The day of the event came and I showed up at Shawnee Mission Park on the SW side of town and found a surprisingly large number of vehicles. As a participant we were given a heat start time and instructed to park in an auxiliary lot where a bus would transport us to the swimming beach. Check in was a breeze but I felt bad when I saw that many of the people in front of me had raised money and I had not even paid my own entrance fee. Still I was handed a large comfy sweatshirt that proudly spelled out “Freez’n for a Reason” across the front with a cartoon polar bear diving from an iceberg on the back. As I walked past the gate there were 4 large hot tubs lining the walkway leading down to the tents.
Dressed to the 9s and looking out of place I made my way down to the waterfront where members of the local search and rescue team were using high powered machinery to slice through the ice. I have always fashioned myself as pretty resilient to the cold but seeing 6”-8” chunks of ice being stacked on the shore sent shivers down my back. Not knowing my teammates personally, I had decided I would be able simply identify them by their costumes. This proved to be more challenging than anticipated. After an awkward conversation with the A-Team, MC Hammer, Marty McFly and the Brat Pack I decided that our theme wasn’t all that original and I would just stand off to the side and wait till they announced our company name. Wave after wave of nut jobs rushed into the semicircle ringed with EMTs and off duty police wearing full body thermal suites as they stood guard protecting us from the deeper portions of the lake. At first I took joy in seeing the shocked look on each participants face as they took their first steps past the dry sand and into the lapping waves of murky water that waited. Every couple of minutes they held up the line and scooped up the ice chunks that had emerged.
Standing off to the side I was able to see each of the plungers run past me to eagerly change their clothes or straight to the hot tubs to warm up. I was worried I would miss the opportunity to jump with my team so I stood with my Regan mask on trying to peer through the tiny eye slits and remembering how much I hated these latex masks when I was a child. Finally I heard them announce our teams name and from the other side of the beach I saw a throng of people all dressed in red surge towards the water. As quickly as I could I ran across the front of the crowd clumsily stepping as my dress shoes filled with sand.
As I neared the water I was able to see that they had chosen to dress like members of the TV show Baywatch. I remember thinking to myself, “Baywatch isn’t from the 80s!” as I half fell into the water. Having stood in the cold for all this time I assumed the water wouldn’t be that much different, I was wrong. The shock didn’t hit me right aware as it took a moment for the cold to permeate the multiple layers of clothes I had.
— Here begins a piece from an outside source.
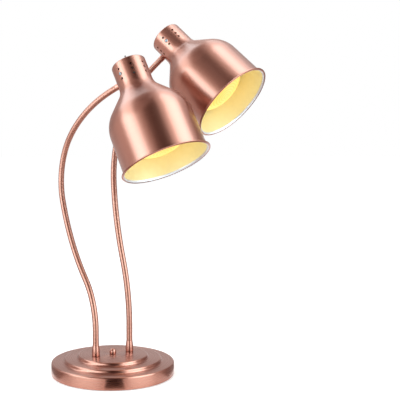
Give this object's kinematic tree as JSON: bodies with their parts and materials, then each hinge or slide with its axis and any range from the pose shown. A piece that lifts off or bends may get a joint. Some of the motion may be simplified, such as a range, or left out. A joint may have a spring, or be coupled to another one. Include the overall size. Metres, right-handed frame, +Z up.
{
  "type": "food heat lamp",
  "caption": "Table-top food heat lamp: a weighted stepped round base carries bendable goosenecks, each with a bell-shaped shade round a reflector bulb.",
  "frame": {"origin": "middle of the foot pad's underside, on the table", "axes": "+Z up along the axis of the round base, +X towards the side that both shades lean over, +Y towards the cable inlet at the back"},
  "size_m": [0.4211, 0.3239, 0.6866],
  "materials": {
    "copper_plated_steel": "copper-plated steel, turned and brushed round its axis, lacquered",
    "copper_shade": "spun aluminium with a brushed copper finish, lacquered",
    "copper_plated_hose": "wound steel hose, copper-plated",
    "copper_plated_brass": "turned brass, copper-plated and polished",
    "zinc_plated_steel": "bright zinc plate",
    "cast_iron": "sand cast, painted dark grey",
    "rubber": "moulded, matt black",
    "polyamide": "moulded, natural white",
    "brass": "rolled, bright",
    "porcelain": "glazed white porcelain",
    "reflector_glass": "frosted face, silvered reflector behind it",
    "contact_insulator": "black glass insulator with a soldered contact"
  },
  "bodies": {
    "base": {"base_cover": "copper_plated_steel", "foot_pad": "rubber", "bottom_plate": "zinc_plated_steel", "ballast_weight": "cast_iron", "plate_screw_1": "zinc_plated_steel", "plate_screw_2": "zinc_plated_steel", "plate_screw_3": "zinc_plated_steel", "plate_screw_4": "zinc_plated_steel", "tie_bolt": "zinc_plated_steel", "spacer_sleeve": "zinc_plated_steel", "cap_nut": "copper_plated_brass", "inlet_grommet": "rubber", "terminal_block": "polyamide", "front_ferrule": "copper_plated_brass", "front_foot_nut": "brass", "rear_ferrule": "copper_plated_brass", "rear_foot_nut": "brass", "front_gooseneck_1": "copper_plated_hose", "rear_gooseneck_1": "copper_plated_hose"},
    "front_arm_lower": {"front_gooseneck_2": "copper_plated_hose"},
    "front_arm_middle": {"front_gooseneck_3": "copper_plated_hose"},
    "front_arm_upper": {"front_gooseneck_4": "copper_plated_hose"},
    "front_head": {"front_gooseneck_5": "copper_plated_hose", "front_shade": "copper_shade", "front_arm_collar": "copper_plated_brass", "front_arm_nut": "brass", "front_holder_bracket": "zinc_plated_steel", "front_neck_screw_near": "zinc_plated_steel", "front_neck_screw_far": "zinc_plated_steel", "front_lampholder": "porcelain", "front_screw_shell": "brass", "front_centre_contact": "brass", "front_top_stud": "zinc_plated_steel", "front_top_nut": "zinc_plated_steel"},
    "front_bulb": {"front_bulb_glass": "reflector_glass", "front_bulb_cap": "brass", "front_bulb_pip": "contact_insulator"},
    "rear_arm_lower": {"rear_gooseneck_2": "copper_plated_hose"},
    "rear_arm_middle": {"rear_gooseneck_3": "copper_plated_hose"},
    "rear_arm_upper": {"rear_gooseneck_4": "copper_plated_hose"},
    "rear_head": {"rear_gooseneck_5": "copper_plated_hose", "rear_shade": "copper_shade", "rear_arm_collar": "copper_plated_brass", "rear_arm_nut": "brass", "rear_holder_bracket": "zinc_plated_steel", "rear_neck_screw_near": "zinc_plated_steel", "rear_neck_screw_far": "zinc_plated_steel", "rear_lampholder": "porcelain", "rear_screw_shell": "brass", "rear_centre_contact": "brass", "rear_top_stud": "zinc_plated_steel", "rear_top_nut": "zinc_plated_steel"},
    "rear_bulb": {"rear_bulb_glass": "reflector_glass", "rear_bulb_cap": "brass", "rear_bulb_pip": "contact_insulator"}
  },
  "joints": [
    {"name": "front_bend_1", "type": "hinge", "parent": "base", "child": "front_arm_lower", "pos_m": [-0.0314, -0.01842, 0.084], "axis": [0.859, 0.512, 0], "range_deg": [-5, 15]},
    {"name": "front_bend_2", "type": "hinge", "parent": "front_arm_lower", "child": "front_arm_middle", "pos_m": [-0.05307, 0.01793, 0.17751], "axis": [0.4213, -0.5134, 0.7476], "range_deg": [-5, 15]},
    {"name": "front_bend_3", "type": "hinge", "parent": "front_arm_middle", "child": "front_arm_upper", "pos_m": [-0.1073, 0.11616, 0.32575], "axis": [0.8373, 0.5432, -0.0614], "range_deg": [-10, 15]},
    {"name": "front_bend_4", "type": "hinge", "parent": "front_arm_upper", "child": "front_head", "pos_m": [-0.09132, 0.10577, 0.45178], "axis": [0.904, 0.0807, -0.4199], "range_deg": [-5, 15]},
    {"name": "front_bulb_unscrew", "type": "hinge", "parent": "front_head", "child": "front_bulb", "pos_m": [0.04986, 0.00294, 0.53959], "axis": [0.3404, -0.3163, -0.8855], "range_deg": [0, 900]},
    {"name": "rear_bend_1", "type": "hinge", "parent": "base", "child": "rear_arm_lower", "pos_m": [0.0314, 0.01842, 0.087], "axis": [0.81, 0.5864, 0], "range_deg": [-15, 5]},
    {"name": "rear_bend_2", "type": "hinge", "parent": "rear_arm_lower", "child": "rear_arm_middle", "pos_m": [0.01851, 0.03622, 0.2149], "axis": [0.7846, 0.6199, -0.0149], "range_deg": [-15, 5]},
    {"name": "rear_bend_3", "type": "hinge", "parent": "rear_arm_middle", "child": "rear_arm_upper", "pos_m": [-0.001, 0.08589, 0.35904], "axis": [0.0284, 0.9276, -0.3724], "range_deg": [-15, 15]},
    {"name": "rear_bend_4", "type": "hinge", "parent": "rear_arm_upper", "child": "rear_head", "pos_m": [0.01712, 0.14127, 0.49835], "axis": [0.7943, -0.6071, -0.0242], "range_deg": [-15, 10]},
    {"name": "rear_bulb_unscrew", "type": "hinge", "parent": "rear_head", "child": "rear_bulb", "pos_m": [0.14099, 0.1431, 0.6232], "axis": [0.6238, -0.4048, -0.6686], "range_deg": [0, 900]}
  ]
}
Once I was waste deep I decided that for the full experience I would need to take the plunge, literally. I took a deep break and after a slight hesitation dove under the water holding my breath. It was at this point I most regrated the mask as I could feel ice and water seeping under it as the water filled the void between my face and the latex. In a momentary sense of panic I attempted to rip it off as I rose out of the water. Those of you that are familiar with latex will know that when exposed to water and next to your skin the friction is immense, and it makes it near impossible to move. I did succeed in skewing it enough to obscure my vision though.
So there I was dressed in a suit, floundering in a frozen lake, surrounded by the cast of Baywatch with a large audience and a TV crew rolling as I attempted to stumble out of the water and with any luck into obscurity. As I trailed after my “teammates” (none of who offered to help me) I felt the weight of all the water dragging me down. I plopped towards the tent draining buckets of water as I went and removing layers as fast as I could. The same clothes that had insulated me till this point now clung to my body tightly sapping my body heat.
As I fished my dry clothes out of my duffle and began shoving my wet clothes into the trash bag I brought I realized that my towel had fallen out at home. Seeing my dilemma, a kind older gentleman handed me his extra one with a wink. After I finally transformed into a drier, less political version of myself I looked around but was unable to find the kind soul who handed me his towel. I emerged from the tent and looked around unable to find him. Oddly enough I still have that towel and although it was a simple act of kindness I still reflect back to that moment every time I use it. My wife wonders why we have an oddball towel but on more than one occasion it has been handy to have it lying in the wait at the back of the linen closet.
With the announcer releasing more costume clad crazies into the water I approached the Baywatch crew now dressed in casual clothes. They all got a kick out of my costume but asked me why I wasn’t in line with them. After some back and forth about failed logistics I pushed them on their choice of a 90s TV show when they proudly corrected me that it actually began in 1989. I chuckled non-combatively then walked off rolling my eyes.
That evening I was running the teleprompter for the news when the coverage of the plunge came on. Gary Amble the meteorologist and emcee of the event introduced the video and to my surprise made special mention of the “crazy guy in the suit” as the footage showed me running from the far side of the beach and stumbled into the water before cutting away. I never got up the courage to tell him that was me and to my knowledge none of the production crew knew about it to this day. The experience wasn’t enough to keep me away as I participated in the Polar Bear Plunge another couple times with the TV station then with my current employer and eventually with friends from the Geocaching community. I eventually roped my older kids into it sporting themes like superheroes and zombies. Following my first year I learned that the event raises money for the Special Olympics of Kansas and was lucky enough to meet some of the beneficiaries at the plunge. Over the 9 years I participated I am happy to say I raised close to $8,000 to help these young athletes find joy, confidence and a sense of accomplishment.